## START DATASET ROWS

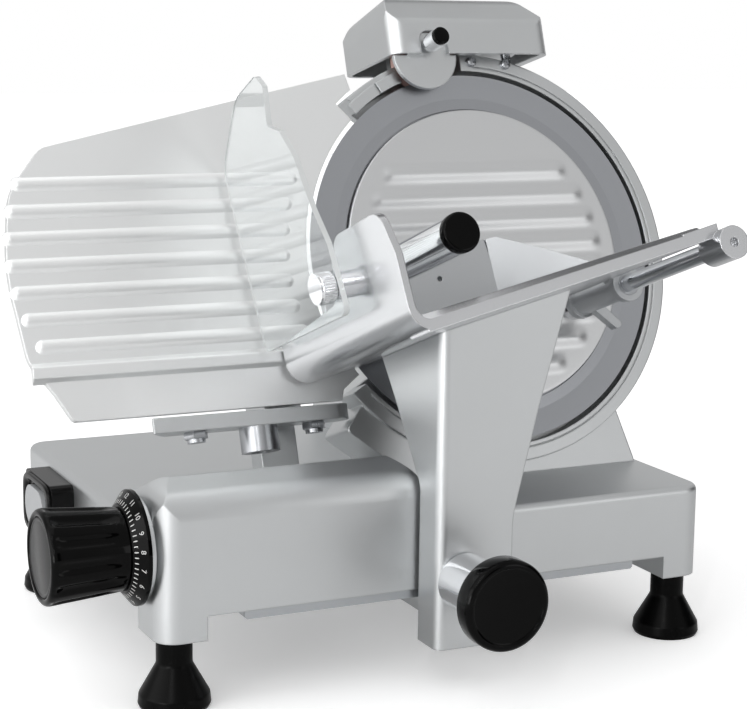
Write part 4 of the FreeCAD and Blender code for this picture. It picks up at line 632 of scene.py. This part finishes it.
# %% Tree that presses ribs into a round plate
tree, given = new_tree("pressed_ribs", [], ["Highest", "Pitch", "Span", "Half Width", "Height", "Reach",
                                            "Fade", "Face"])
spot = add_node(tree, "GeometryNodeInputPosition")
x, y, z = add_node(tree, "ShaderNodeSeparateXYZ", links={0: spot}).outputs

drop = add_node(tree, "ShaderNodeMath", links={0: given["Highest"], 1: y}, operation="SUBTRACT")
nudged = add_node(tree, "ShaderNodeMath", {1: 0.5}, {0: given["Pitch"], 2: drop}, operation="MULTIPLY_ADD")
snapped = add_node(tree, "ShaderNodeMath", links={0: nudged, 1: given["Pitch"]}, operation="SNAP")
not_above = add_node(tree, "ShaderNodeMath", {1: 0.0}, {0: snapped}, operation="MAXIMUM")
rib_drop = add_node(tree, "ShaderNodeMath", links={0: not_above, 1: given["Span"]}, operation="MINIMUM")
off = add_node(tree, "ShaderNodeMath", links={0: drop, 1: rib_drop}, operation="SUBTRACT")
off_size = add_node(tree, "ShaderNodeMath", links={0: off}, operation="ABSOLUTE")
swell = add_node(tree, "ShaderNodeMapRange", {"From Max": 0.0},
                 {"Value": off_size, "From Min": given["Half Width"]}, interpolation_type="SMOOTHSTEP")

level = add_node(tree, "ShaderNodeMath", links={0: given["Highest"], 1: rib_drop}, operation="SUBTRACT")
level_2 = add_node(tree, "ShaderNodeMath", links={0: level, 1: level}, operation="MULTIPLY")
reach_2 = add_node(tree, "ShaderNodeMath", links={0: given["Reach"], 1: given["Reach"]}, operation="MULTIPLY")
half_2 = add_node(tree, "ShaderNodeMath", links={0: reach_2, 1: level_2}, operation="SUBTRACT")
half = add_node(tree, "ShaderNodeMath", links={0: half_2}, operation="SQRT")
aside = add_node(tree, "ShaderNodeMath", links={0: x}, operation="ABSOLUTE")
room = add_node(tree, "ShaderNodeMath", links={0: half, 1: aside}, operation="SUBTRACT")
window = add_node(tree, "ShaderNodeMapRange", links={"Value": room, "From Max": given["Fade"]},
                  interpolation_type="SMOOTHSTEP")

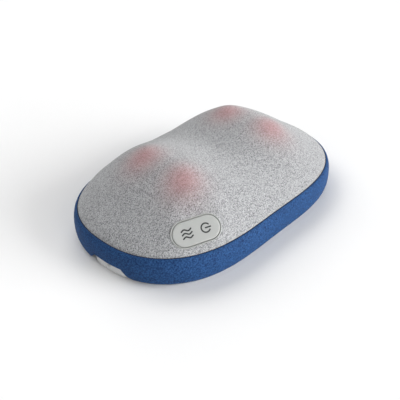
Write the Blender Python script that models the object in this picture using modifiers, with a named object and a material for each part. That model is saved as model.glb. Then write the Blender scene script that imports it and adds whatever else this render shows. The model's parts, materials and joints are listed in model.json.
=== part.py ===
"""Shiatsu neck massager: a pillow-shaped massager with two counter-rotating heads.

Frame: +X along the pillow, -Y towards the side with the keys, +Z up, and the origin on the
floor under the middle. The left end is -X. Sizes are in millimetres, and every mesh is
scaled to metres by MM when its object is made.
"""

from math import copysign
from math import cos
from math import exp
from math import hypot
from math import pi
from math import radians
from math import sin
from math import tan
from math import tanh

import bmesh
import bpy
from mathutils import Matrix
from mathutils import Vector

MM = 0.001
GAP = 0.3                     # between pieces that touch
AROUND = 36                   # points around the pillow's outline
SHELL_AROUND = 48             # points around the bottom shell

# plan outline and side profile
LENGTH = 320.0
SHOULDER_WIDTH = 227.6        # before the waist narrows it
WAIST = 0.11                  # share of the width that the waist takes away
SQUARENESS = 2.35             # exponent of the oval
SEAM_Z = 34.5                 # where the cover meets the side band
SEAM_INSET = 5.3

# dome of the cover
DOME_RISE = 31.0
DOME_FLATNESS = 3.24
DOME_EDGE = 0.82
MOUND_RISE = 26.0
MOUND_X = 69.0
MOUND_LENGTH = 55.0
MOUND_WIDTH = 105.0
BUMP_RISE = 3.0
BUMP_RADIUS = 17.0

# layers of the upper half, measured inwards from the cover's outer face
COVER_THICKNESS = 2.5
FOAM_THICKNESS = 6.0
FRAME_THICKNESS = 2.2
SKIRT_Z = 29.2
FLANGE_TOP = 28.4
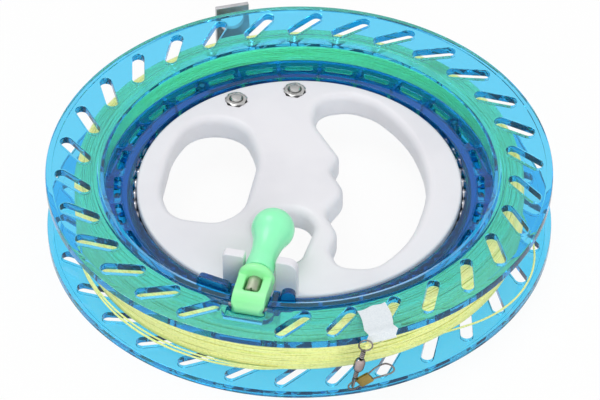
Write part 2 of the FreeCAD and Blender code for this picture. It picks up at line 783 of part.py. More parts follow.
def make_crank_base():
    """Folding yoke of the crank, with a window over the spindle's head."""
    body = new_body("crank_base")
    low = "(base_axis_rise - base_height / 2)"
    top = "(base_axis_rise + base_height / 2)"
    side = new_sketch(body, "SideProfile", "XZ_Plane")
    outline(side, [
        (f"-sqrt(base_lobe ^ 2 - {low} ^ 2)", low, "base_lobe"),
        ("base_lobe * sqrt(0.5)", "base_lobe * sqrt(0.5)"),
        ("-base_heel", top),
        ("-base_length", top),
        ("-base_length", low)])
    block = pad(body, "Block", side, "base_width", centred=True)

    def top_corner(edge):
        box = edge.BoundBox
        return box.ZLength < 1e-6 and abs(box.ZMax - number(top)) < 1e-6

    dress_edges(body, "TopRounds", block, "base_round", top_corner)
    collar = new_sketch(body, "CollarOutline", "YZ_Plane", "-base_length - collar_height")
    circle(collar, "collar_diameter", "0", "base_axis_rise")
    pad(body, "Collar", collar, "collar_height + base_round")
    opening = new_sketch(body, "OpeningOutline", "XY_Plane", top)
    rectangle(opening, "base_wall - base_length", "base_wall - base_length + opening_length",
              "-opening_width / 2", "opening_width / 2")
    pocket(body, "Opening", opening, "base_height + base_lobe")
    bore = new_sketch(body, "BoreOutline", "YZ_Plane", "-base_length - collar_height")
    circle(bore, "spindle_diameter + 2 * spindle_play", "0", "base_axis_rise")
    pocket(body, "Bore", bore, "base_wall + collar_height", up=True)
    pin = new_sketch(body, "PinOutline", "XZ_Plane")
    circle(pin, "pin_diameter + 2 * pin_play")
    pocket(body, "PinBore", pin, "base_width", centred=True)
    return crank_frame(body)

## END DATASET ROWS

__INSTRUCTIONS TO FOLLOW__
Go through the records above and set each one down exactly, please.

__TASK SOLUTION__
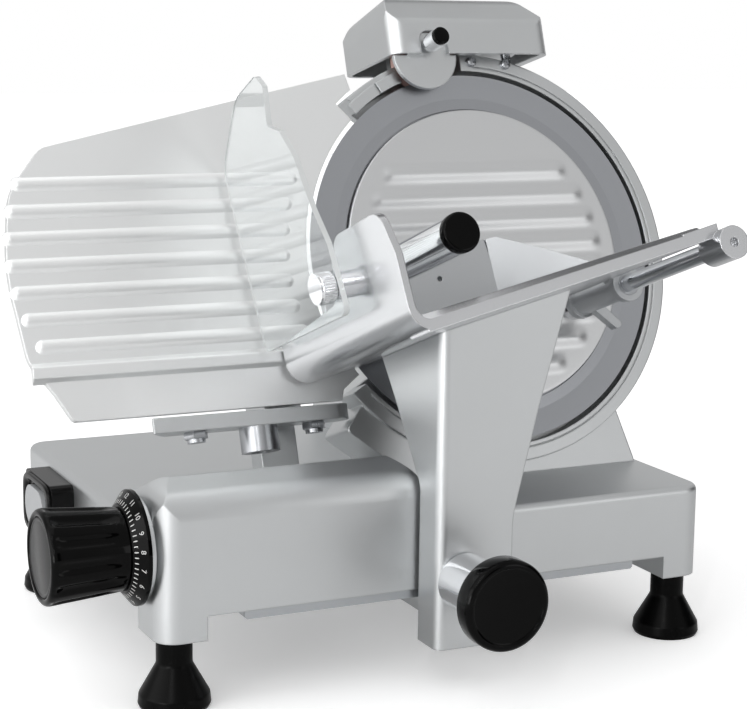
Write part 4 of the FreeCAD and Blender code for this picture. It picks up at line 632 of scene.py. This part finishes it.
# %% Tree that presses ribs into a round plate
tree, given = new_tree("pressed_ribs", [], ["Highest", "Pitch", "Span", "Half Width", "Height", "Reach",
                                            "Fade", "Face"])
spot = add_node(tree, "GeometryNodeInputPosition")
x, y, z = add_node(tree, "ShaderNodeSeparateXYZ", links={0: spot}).outputs

drop = add_node(tree, "ShaderNodeMath", links={0: given["Highest"], 1: y}, operation="SUBTRACT")
nudged = add_node(tree, "ShaderNodeMath", {1: 0.5}, {0: given["Pitch"], 2: drop}, operation="MULTIPLY_ADD")
snapped = add_node(tree, "ShaderNodeMath", links={0: nudged, 1: given["Pitch"]}, operation="SNAP")
not_above = add_node(tree, "ShaderNodeMath", {1: 0.0}, {0: snapped}, operation="MAXIMUM")
rib_drop = add_node(tree, "ShaderNodeMath", links={0: not_above, 1: given["Span"]}, operation="MINIMUM")
off = add_node(tree, "ShaderNodeMath", links={0: drop, 1: rib_drop}, operation="SUBTRACT")
off_size = add_node(tree, "ShaderNodeMath", links={0: off}, operation="ABSOLUTE")
swell = add_node(tree, "ShaderNodeMapRange", {"From Max": 0.0},
                 {"Value": off_size, "From Min": given["Half Width"]}, interpolation_type="SMOOTHSTEP")

level = add_node(tree, "ShaderNodeMath", links={0: given["Highest"], 1: rib_drop}, operation="SUBTRACT")
level_2 = add_node(tree, "ShaderNodeMath", links={0: level, 1: level}, operation="MULTIPLY")
reach_2 = add_node(tree, "ShaderNodeMath", links={0: given["Reach"], 1: given["Reach"]}, operation="MULTIPLY")
half_2 = add_node(tree, "ShaderNodeMath", links={0: reach_2, 1: level_2}, operation="SUBTRACT")
half = add_node(tree, "ShaderNodeMath", links={0: half_2}, operation="SQRT")
aside = add_node(tree, "ShaderNodeMath", links={0: x}, operation="ABSOLUTE")
room = add_node(tree, "ShaderNodeMath", links={0: half, 1: aside}, operation="SUBTRACT")
window = add_node(tree, "ShaderNodeMapRange", links={"Value": room, "From Max": given["Fade"]},
                  interpolation_type="SMOOTHSTEP")

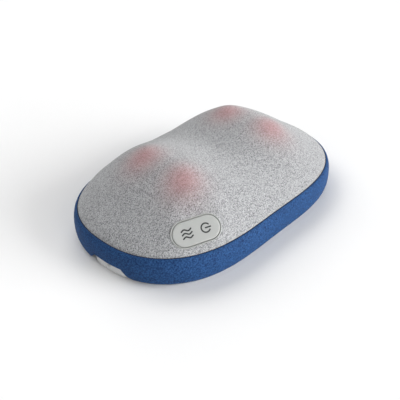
Write the Blender Python script that models the object in this picture using modifiers, with a named object and a material for each part. That model is saved as model.glb. Then write the Blender scene script that imports it and adds whatever else this render shows. The model's parts, materials and joints are listed in model.json.
=== part.py ===
"""Shiatsu neck massager: a pillow-shaped massager with two counter-rotating heads.

Frame: +X along the pillow, -Y towards the side with the keys, +Z up, and the origin on the
floor under the middle. The left end is -X. Sizes are in millimetres, and every mesh is
scaled to metres by MM when its object is made.
"""

from math import copysign
from math import cos
from math import exp
from math import hypot
from math import pi
from math import radians
from math import sin
from math import tan
from math import tanh

import bmesh
import bpy
from mathutils import Matrix
from mathutils import Vector

MM = 0.001
GAP = 0.3                     # between pieces that touch
AROUND = 36                   # points around the pillow's outline
SHELL_AROUND = 48             # points around the bottom shell

# plan outline and side profile
LENGTH = 320.0
SHOULDER_WIDTH = 227.6        # before the waist narrows it
WAIST = 0.11                  # share of the width that the waist takes away
SQUARENESS = 2.35             # exponent of the oval
SEAM_Z = 34.5                 # where the cover meets the side band
SEAM_INSET = 5.3

# dome of the cover
DOME_RISE = 31.0
DOME_FLATNESS = 3.24
DOME_EDGE = 0.82
MOUND_RISE = 26.0
MOUND_X = 69.0
MOUND_LENGTH = 55.0
MOUND_WIDTH = 105.0
BUMP_RISE = 3.0
BUMP_RADIUS = 17.0

# layers of the upper half, measured inwards from the cover's outer face
COVER_THICKNESS = 2.5
FOAM_THICKNESS = 6.0
FRAME_THICKNESS = 2.2
SKIRT_Z = 29.2
FLANGE_TOP = 28.4
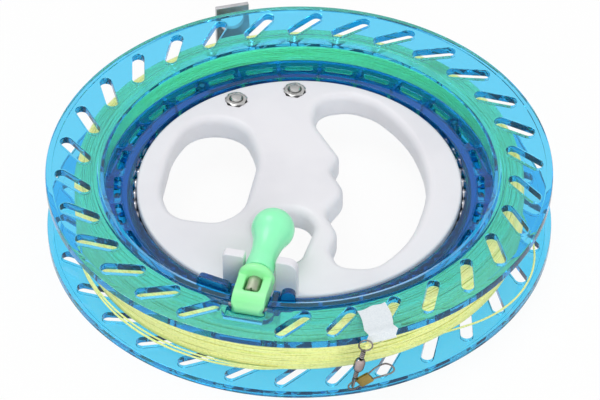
Write part 2 of the FreeCAD and Blender code for this picture. It picks up at line 783 of part.py. More parts follow.
def make_crank_base():
    """Folding yoke of the crank, with a window over the spindle's head."""
    body = new_body("crank_base")
    low = "(base_axis_rise - base_height / 2)"
    top = "(base_axis_rise + base_height / 2)"
    side = new_sketch(body, "SideProfile", "XZ_Plane")
    outline(side, [
        (f"-sqrt(base_lobe ^ 2 - {low} ^ 2)", low, "base_lobe"),
        ("base_lobe * sqrt(0.5)", "base_lobe * sqrt(0.5)"),
        ("-base_heel", top),
        ("-base_length", top),
        ("-base_length", low)])
    block = pad(body, "Block", side, "base_width", centred=True)

    def top_corner(edge):
        box = edge.BoundBox
        return box.ZLength < 1e-6 and abs(box.ZMax - number(top)) < 1e-6

    dress_edges(body, "TopRounds", block, "base_round", top_corner)
    collar = new_sketch(body, "CollarOutline", "YZ_Plane", "-base_length - collar_height")
    circle(collar, "collar_diameter", "0", "base_axis_rise")
    pad(body, "Collar", collar, "collar_height + base_round")
    opening = new_sketch(body, "OpeningOutline", "XY_Plane", top)
    rectangle(opening, "base_wall - base_length", "base_wall - base_length + opening_length",
              "-opening_width / 2", "opening_width / 2")
    pocket(body, "Opening", opening, "base_height + base_lobe")
    bore = new_sketch(body, "BoreOutline", "YZ_Plane", "-base_length - collar_height")
    circle(bore, "spindle_diameter + 2 * spindle_play", "0", "base_axis_rise")
    pocket(body, "Bore", bore, "base_wall + collar_height", up=True)
    pin = new_sketch(body, "PinOutline", "XZ_Plane")
    circle(pin, "pin_diameter + 2 * pin_play")
    pocket(body, "PinBore", pin, "base_width", centred=True)
    return crank_frame(body)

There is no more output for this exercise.